Once you find the headers, you can set them individually for different requests. For example, you can change the user agent. You might not be able to change all headers, but most browsers let you change accept languages and user agents.
Not all proxies are created equal or have the same use cases. So, it’s essential to choose suitable proxy types for web scraping. Here’s our list.
Without a doubt, residential proxies are the best proxies for web scraping. They mask your IP address, make you look like a human user, let you access geo-restricted content, and help you collect data from various websites.
The downside? They’re expensive.
Mobile proxies are similar to residential proxies, except they are associated with a mobile device rather than a computer on someone’s desk.

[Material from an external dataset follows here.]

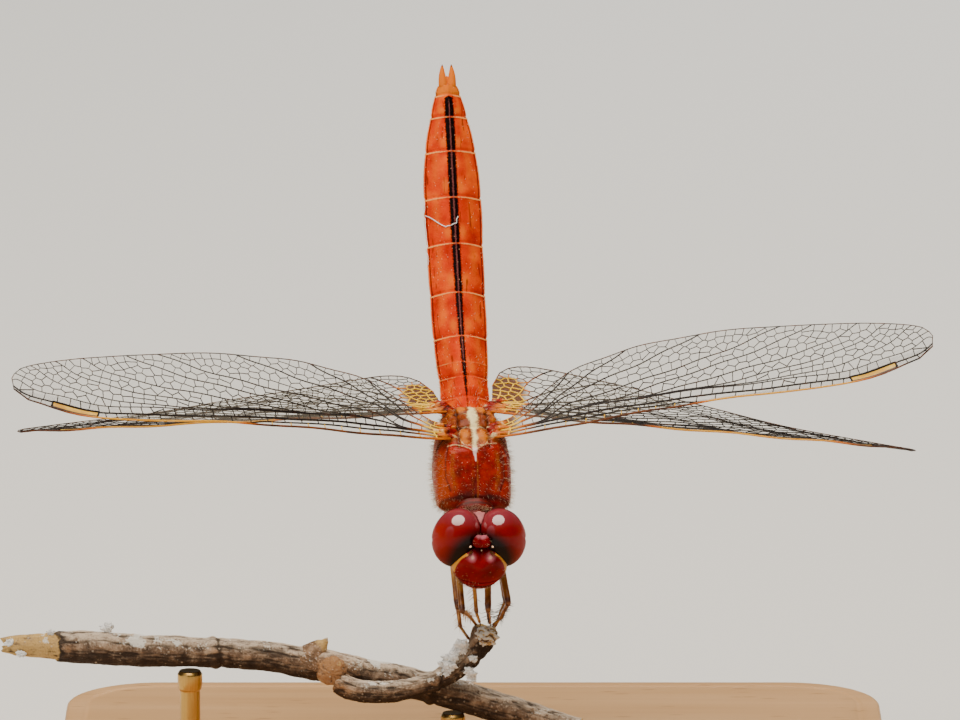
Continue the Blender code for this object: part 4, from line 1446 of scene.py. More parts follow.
    def feelers(self) -> None:
        """The two short feelers, each of two stout joints and a bristle."""
        for side, sign in SIDES:
            rows = [(0.72, -1.8, 0.3), (0.84, -2.15, 0.45), (1.0, -2.6, 0.7), (1.17, -3.05, 0.95),
                    (1.33, -3.45, 1.12)]
            path = spline([(x * sign, y, z) for x, y, z in rows], 8)
            share = np.linspace(0, 1, len(path))
            sizes = (0.15, 0.15, 0.1, 0.11, 0.05, 0.035, 0.012)
            radii = np.interp(share, (0, 0.1, 0.13, 0.24, 0.28, 0.6, 1), sizes)
            points, faces, lengths, _ = tube(path, radii, 12)
            data = MeshData()
            data.add(points, faces, {"joint": ease(-0.4, 0.5, lengths), "pale": 0.0})
            data.cast(f"feeler_{side}", self.frame, LEG_CUTICLE, "head", f"antenna_{side}")

    def hairs(self) -> None:
        """Short bristly hair over the face's lower plates, the crown and the back of the skull."""
        chance = random.Random(self.hair_seed)
        data = MeshData()
        centre, radii = np.array(self.face_centre), np.array(self.face_radii)
        for _ in range(self.face_hairs):
            turn, rise = math.radians(chance.uniform(-95, 95)), chance.uniform(-0.92, 0.35)
            flat = math.sqrt(1 - rise * rise)
            unit = np.array((math.sin(turn) * flat, -math.cos(turn) * flat, rise))
            if rise > -0.4 and chance.random() < 0.85:
                continue
            lean = jitter(chance, 0.4) + np.array((0, 0, -0.5))
            direction = unit / radii + 0.5 * lean
            data.add(*bristle(centre + unit * radii, direction, chance.uniform(0.08, 0.2), 0.008),
                     patch=(0.5 + turn / 8, 0.5 + rise / 4))
        for _ in range(self.crown_hairs):
            turn, rise = chance.uniform(0, 2 * math.pi), chance.uniform(0.0, 0.9)
            flat = math.sqrt(1 - rise * rise)
            unit = np.array((math.cos(turn) * flat, math.sin(turn) * flat, rise))
            root = np.array(self.crown_centre) + unit * np.array(self.crown_radii) * 0.97
            data.add(*bristle(root, unit + jitter(chance, 0.3), chance.uniform(0.08, 0.18), 0.006),
                     patch=(0.1 + 0.1 * turn / 6.3, 0.1 + 0.1 * rise))
        for _ in range(self.rear_hairs):
            turn, rise = chance.uniform(0, 2 * math.pi), chance.uniform(0.05, 0.7)
            unit = np.array((math.cos(turn) * rise, math.sqrt(1 - rise * rise), math.sin(turn) * rise))
            root = np.array((0, 0.4, -0.25)) + unit * np.array((2.6, 1.35, 2.05))
            data.add(*bristle(root, unit + jitter(chance, 0.4), chance.uniform(0.15, 0.35), 0.011),
                     patch=(0.8 + 0.1 * turn / 6.3, 0.1 + 0.1 * rise))
        put(data.build("face_hairs", self.frame, PALE_HAIR), "head")

    def build(self) -> None:
        """Builds every piece of the head."""
        for side, sign in SIDES:
            self.eye(side, sign)
        self.skull()
        self.crown()
        self.face()
        self.feelers()
        self.hairs()


# ---------------------------------------------------------------- wings


class WingKind(Enum):
    """The two shapes of wing."""

    FORE = "fore"
    HIND = "hind"


Line = tuple[tuple[float, float], ...]

FORE_EDGES = (
    (0.0, -0.75, 0.85), (0.03, -0.9, 1.0), (0.08, -1.0, 2.4), (0.16, -1.05, 4.9), (0.3, -1.05, 6.3),
    (0.45, -1.1, 6.55), (0.65, -1.5, 5.85), (0.8, -1.9, 4.8), (0.9, -1.35, 3.95), (0.96, -0.6, 3.25),
    (0.985, -0.05, 2.65), (1.0, 0.7, 1.8),
)
HIND_EDGES = (
    (0.0, -0.6, 5.2), (0.015, -0.68, 8.3), (0.035, -0.75, 10.0), (0.06, -0.85, 10.9), (0.1, -1.0, 11.2),
    (0.2, -1.3, 10.5), (0.35, -1.5, 9.0), (0.5, -1.6, 7.75), (0.65, -1.85, 6.55), (0.8, -1.95, 5.1),
    (0.9, -1.75, 3.85), (0.96, -1.25, 2.85), (0.985, -0.75, 2.2), (1.0, 0.1, 1.25),
)
# Where the veins behind the radius leave it together, near the root.
FORE_STEM = ((0.0, 0.4), (0.03, 0.36), (0.1, 0.22), (0.14, 0.27))
HIND_STEM = ((0.0, 0.14), (0.09, 0.12), (0.13, 0.16))
# Each main vein from the root to the margin: (share of the span, share of the chord from the front edge).
FORE_VEINS: dict[str, Line] = {
    "costa": ((0.0, 0.0), (0.25, 0.0), (0.5, 0.0), (0.75, 0.0), (1.0, 0.0)),
    "subcosta": ((0.0, 0.2), (0.03, 0.18), (0.1, 0.12), (0.25, 0.075), (0.42, 0.05), (0.5, 0.0), (0.75, 0.0),
                 (1.0, 0.0)),
    "radius": ((0.0, 0.4), (0.03, 0.36), (0.1, 0.21), (0.25, 0.14), (0.42, 0.105), (0.5, 0.085), (0.65, 0.08),
               (0.8, 0.095), (0.9, 0.125), (0.96, 0.15), (1.0, 0.25)),
    "sector_1": (*FORE_STEM, (0.25, 0.245), (0.4, 0.2), (0.5, 0.185), (0.65, 0.18),
                 (0.8, 0.22), (0.9, 0.3), (0.96, 0.42), (1.0, 0.8)),
    "between_1": (*FORE_STEM, (0.25, 0.25), (0.4, 0.21), (0.5, 0.2), (0.65, 0.21),
                  (0.75, 0.29), (0.84, 0.42), (0.91, 0.66), (0.95, 1.0)),
    "sector_2": (*FORE_STEM, (0.25, 0.25), (0.4, 0.215), (0.5, 0.22), (0.62, 0.31),
                 (0.75, 0.48), (0.84, 0.72), (0.89, 1.0)),
    "between_2": (*FORE_STEM, (0.25, 0.255), (0.37, 0.24), (0.5, 0.34), (0.65, 0.5),
                  (0.76, 0.72), (0.825, 1.0)),
    "sector_3": (*FORE_STEM, (0.22, 0.275), (0.3, 0.3), (0.43, 0.43), (0.55, 0.58),
                 (0.65, 0.78), (0.72, 1.0)),
    "media_1": ((0.0, 0.4), (0.03, 0.38), (0.1, 0.25), (0.15, 0.38), (0.22, 0.41), (0.33, 0.48), (0.45, 0.6),
                (0.56, 0.78), (0.645, 1.0)),
    "media_2": ((0.0, 0.55), (0.05, 0.5), (0.1, 0.47), (0.15, 0.55), (0.22, 0.62), (0.3, 0.7), (0.38, 0.83),
                (0.46, 1.0)),
    "cubitus": ((0.0, 0.58), (0.05, 0.54), (0.1, 0.5), (0.145, 0.64), (0.18, 0.74), (0.23, 0.86),
                (0.29, 1.0)),
    "anal": ((0.0, 0.7), (0.05, 0.72), (0.09, 0.74), (0.12, 0.82), (0.16, 1.0)),
}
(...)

In addition to regular scraping use cases, they help you scrape data surrounding mobile use cases, such as app stores and mobile search results.
Datacenter proxies are more detectable than residential proxies because they come from data centers rather than physical addresses. But they’re still pretty anonymous and offer faster speeds.
Shared data center proxies are, well, shared. So, you’re not the only one using the proxy. The good thing about this is the cost is also split. So, you pay less. But then, you may have issues with speed and privacy.
Dedicated data center proxies are assigned to one client only. As the user, you have full control over that IP’s activity. While this may be more expensive, it allows you to enjoy faster speed and better security.
These proxies also lower your risk of IP bans. As you’re the only one using the assigned IP address or pool, you can scrape the web responsibly. Also, such proxies are usually secured by SOCKS5 or HTTPS protocols, making them more secure than their shared counterparts.
Being undetected during web scraping is quite important. A ban can delay your web scraping schedule and increase expenditure since you’ll have to get new IPs.
Some measures to avoid IP bans include polite web scraping, using user agents, rotating IPs, and using a headless browser. The crux is as simple as this; mimic a human-sent request, and most servers will let you in every time.